At earlier authors, before the last years of the 19th century, "frequency" was used only with this meaning. It was never used for periodic phenomena. Periodic phenomena were described using period and wave-length.
Some time around 1890, "frequency" began to be used with a second meaning, as the ratio between the number of cycles of a periodic phenomena and the duration of a time interval. After that time it has become more common to describe periodic phenomena using frequency and wave-number (i.e. number of waves), instead of using period and wave-length.
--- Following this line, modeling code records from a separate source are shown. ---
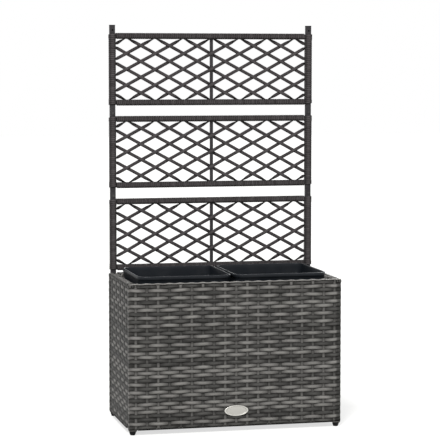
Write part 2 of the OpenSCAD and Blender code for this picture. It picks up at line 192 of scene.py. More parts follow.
# Steps of a net strand, and diamonds from the stile to a post and over the height of a panel
NET_STEPS = 113
HALF_COLUMNS = 7
HALF_ROWS = 8
# Length of a net strand that is tucked behind a rail, and how far it goes past the window at the
# posts and at the rails
TUCK = 3 * MM
PAST_POST, PAST_RAIL = 1 * MM, 1.2 * MM
# Length over which the sine of a net strand's stray goes on by one radian, how far the strand
# swings at a crossing and how much more at the stile and over what reach, how far from a rail
# and from a post it turns on edge, and by what angle
STRAY_RADIAN = 60 * MM
NET_SWING, STILE_SWING, STILE_REACH = 1.0 * MM, 4.0 * MM, 11 * MM
NEAR_RAIL, NEAR_POST = 15 * MM, 9 * MM
EDGE_TWIST = math.radians(66)
# Height by which a net strand must reach into a corner of the window to be there, its lightness
# at the back and how much more it is at the front as painted light, and how far painted shade
# darkens it where it is on edge
LEAST_REACH = 6 * MM
NET_TONE, NET_FRONT_PAINTED_LIGHT, NET_EDGE_SHADE = 0.15, 0.5, 0.8

# Round edges of a pot as (inset, height) in millimetres: outside and inside at the foot of the
# wall, and up, over and down the rim band. The height is from the base, from the inside of the
# base, from under the band and from the top.
FOOT_OUTSIDE = ((5, 0), (1.5, 0.5), (0.3, 2))
FOOT_INSIDE = ((1.5, 1.2), (5, 0))
UNDER_BAND = ((0.4, 0.1), (0, 0.8))
BAND_OUTSIDE = ((0, -1.6), (0.4, -0.5), (1.4, 0))
BAND_INSIDE = ((-1.2, 0), (-0.3, -0.5), (0, -1.6))

# Section of the badge from the back over the edge to the middle: share of its size and height
BADGE_SECTION = np.array([
    (0.04, 0.0), (0.5, 0.0), (0.97, 0.0), (0.995, 0.08), (1.0, 0.3), (0.985, 0.72),
    (0.955, 0.95), (0.92, 1.0), (0.885, 0.95), (0.86, 0.72), (0.84, 0.55), (0.80, 0.52),
    (0.7, 0.56), (0.45, 0.66), (0.2, 0.71), (0.04, 0.72)])
BADGE_POINTS = 96

# Name, turn in degrees, strength and spread in degrees of each lamp
LAMPS = (("key_light", (38, 0, -29), 3.05, 12), ("fill_light", (66, 0, 30), 0.4, 60),
         ("rear_light", (62, 0, 150), 1.9, 30))
SKY_STRENGTH = 0.30
FLOOR_REACH = 20.0
# How far the floor is lifted where it is seen straight
FLOOR_LIFT = 0.68
WHITE = (1.0, 1.0, 1.0, 1.0)


def linear(code):
    """Turns an sRGB hex colour to the linear values that a socket takes."""
    parts = np.array([int(code[i:i + 2], 16) for i in (1, 3, 5)]) / 255
    low = parts / 12.92
    high = ((parts + 0.055) / 1.055) ** 2.4
    return tuple(float(v) for v in np.where(parts <= 0.04045, low, high))


# Sizes and colours that a user would change

def length(name, description, millimetres):
    """A length property, given in millimetres and kept in metres."""
    return bpy.props.FloatProperty(name=name, description=description, default=millimetres * MM,
                                   min=0.0, unit="LENGTH", precision=5)


def colour(name, description, code):
    """A colour property, given as an sRGB hex value and kept as linear values."""
    return bpy.props.FloatVectorProperty(name=name, description=description, subtype="COLOR",
                                         size=3, min=0.0, max=1.0, default=linear(code))


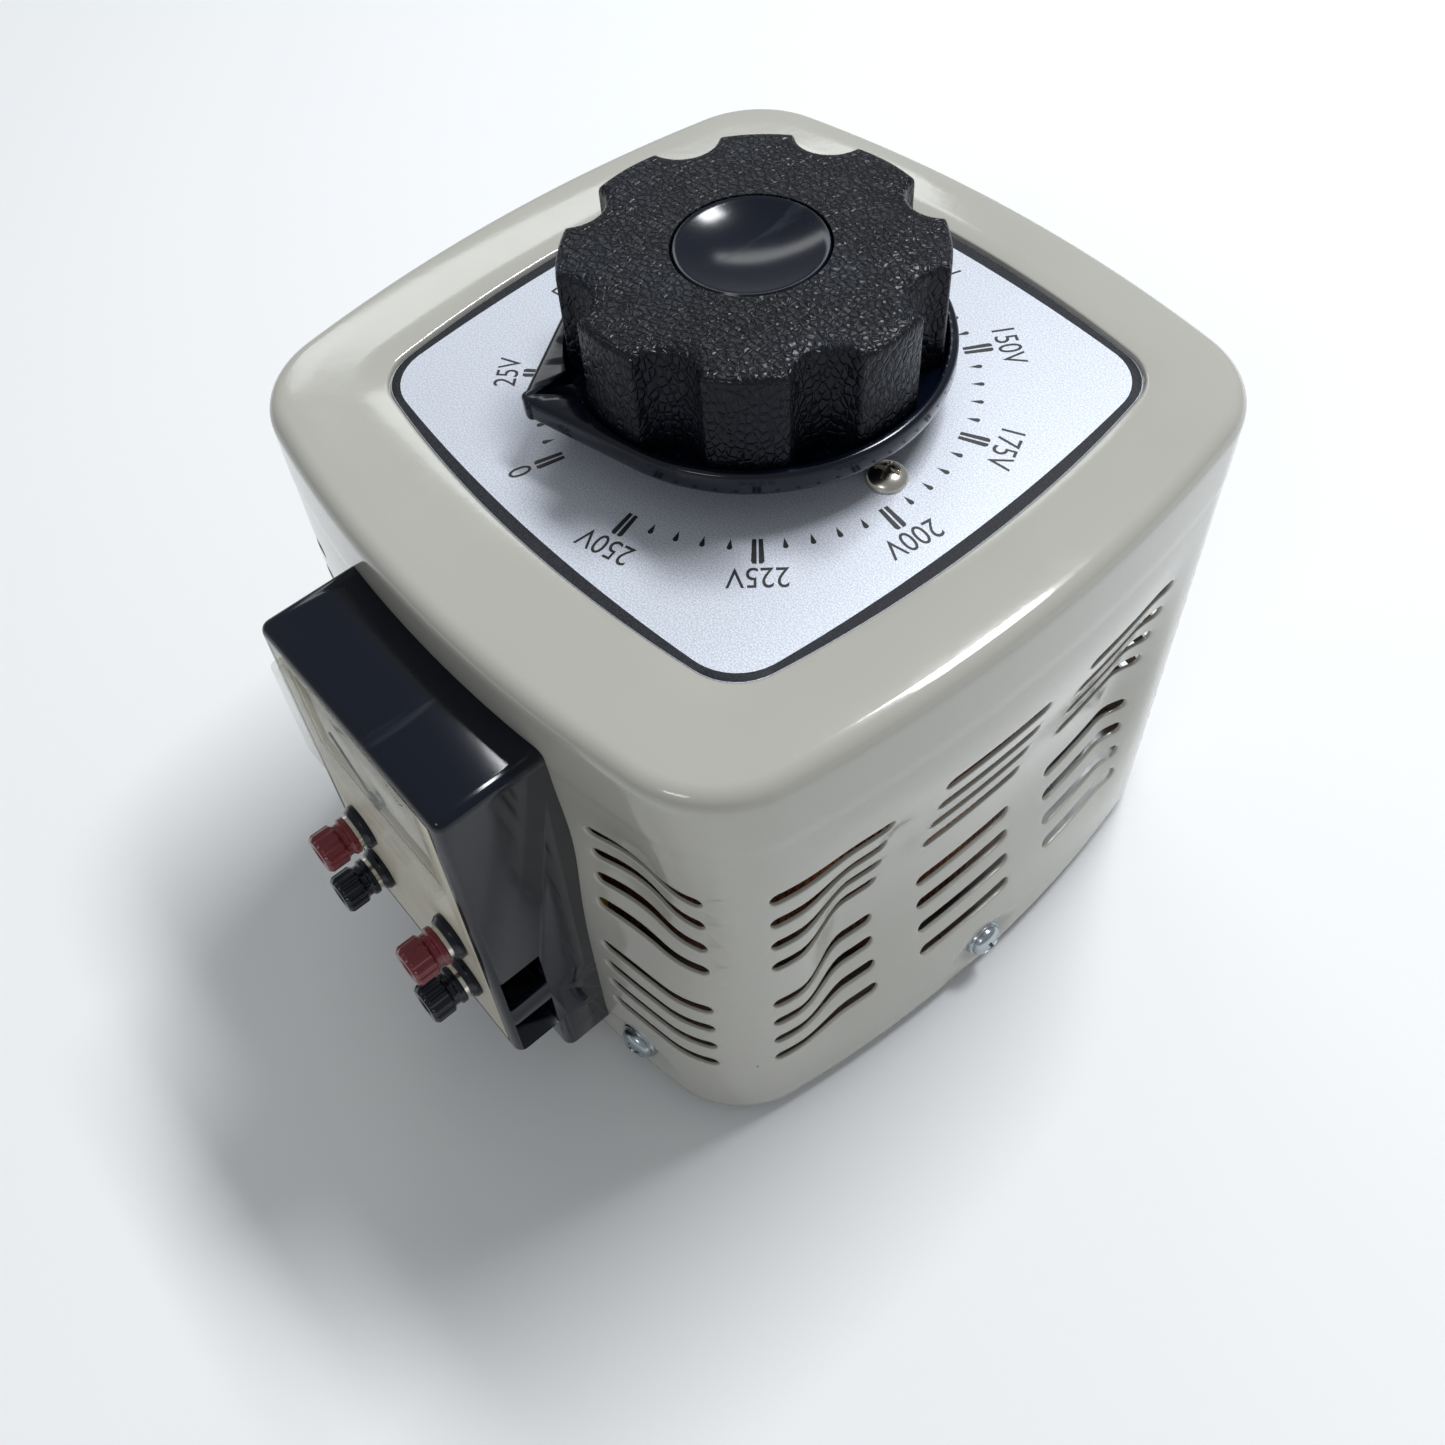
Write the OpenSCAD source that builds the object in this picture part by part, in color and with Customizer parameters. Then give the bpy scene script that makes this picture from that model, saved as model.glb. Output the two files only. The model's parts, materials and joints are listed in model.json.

The two kinds of frequencies are distinct physical quantities, with distinct units of measurement. Frequency with the second meaning is the ratio between plane angle and time. Possible units are radian per second and cycle per second, where the latter is named hertz. Frequency with the first meaning is the ratio between a number of events (which is a discrete quantity, not a continuous quantity, like for the other kind of frequency) and time. SI has the name becquerel for this unit of measurement.
The author of the parent article is perfectly right that the becquerel is the appropriate unit of measurement for the frequency a.k.a. rate of any random events.
When you see "frequency" in a physics text, you must always pay attention to recognize which of its 2 meanings is used. Similarly, "phase" has 2 meanings, which must be distinguished. Originally, "phase" was the fractional part of a rotation angle measured in cycles. This meaning was more useful, but later "phase" began to be used for the integral of frequency with the second meaning, i.e. for the total rotation angle, not only for its fractional part.
rusk 3 hours ago [-]
> 1 what
Cycles. I suppose you might say it’s a derivative.
How many times per second the measurement returns to the original value.
In engineering school we used to tie this directly to radians using the Euler notation pow(e, j * 2 * pi * f) where 2pif is your angular frequency expressed in radians per second!
hirsin 5 hours ago [-]
Is there some obvious reason not to measure requests per minute rather than second? Or is it an offhand joke?
Some systems I've worked on had APIs that averaged less than one per second, but I don't think we want to be measuring in millibecquerels. Some have measured on millions of requests per hour, because the hourly usage was a key quantity, as rate limits were hourly as well.
rswail 3 hours ago [-]
If you're looking at SI units, the base unit for time is the second.
SI multipliers are all powers of 10, not 60, so minutes and hours are not really compliant.
WaxProlix 5 hours ago [-]
In my experience, rate limits are more often per second. It's easy to talk about kilo or mega-units, so this isn't as big an issue as the awkwardness of talking about very very low volume services. Maybe those (generally) inherently don't care about rates as much?
spockz 4 hours ago [-]
In my perception there is a difference between 1req/s as a rate limit, and 60/min. The difference has to do with bucketing. If we agree that the rate limit is 1/s, I expect to be able to exactly that and sometimes 2 within the same second. However, if we agree on 60/min, then it should be fine to spend all 60 in the first second of a minute, or averaged out, or some other distribution.
This also helps with the question I always get when discussing rate limits “but what about bursts?”. 60/min already conveyed you are okay to receive bursts of 60 at once, in contrast to with 1/s.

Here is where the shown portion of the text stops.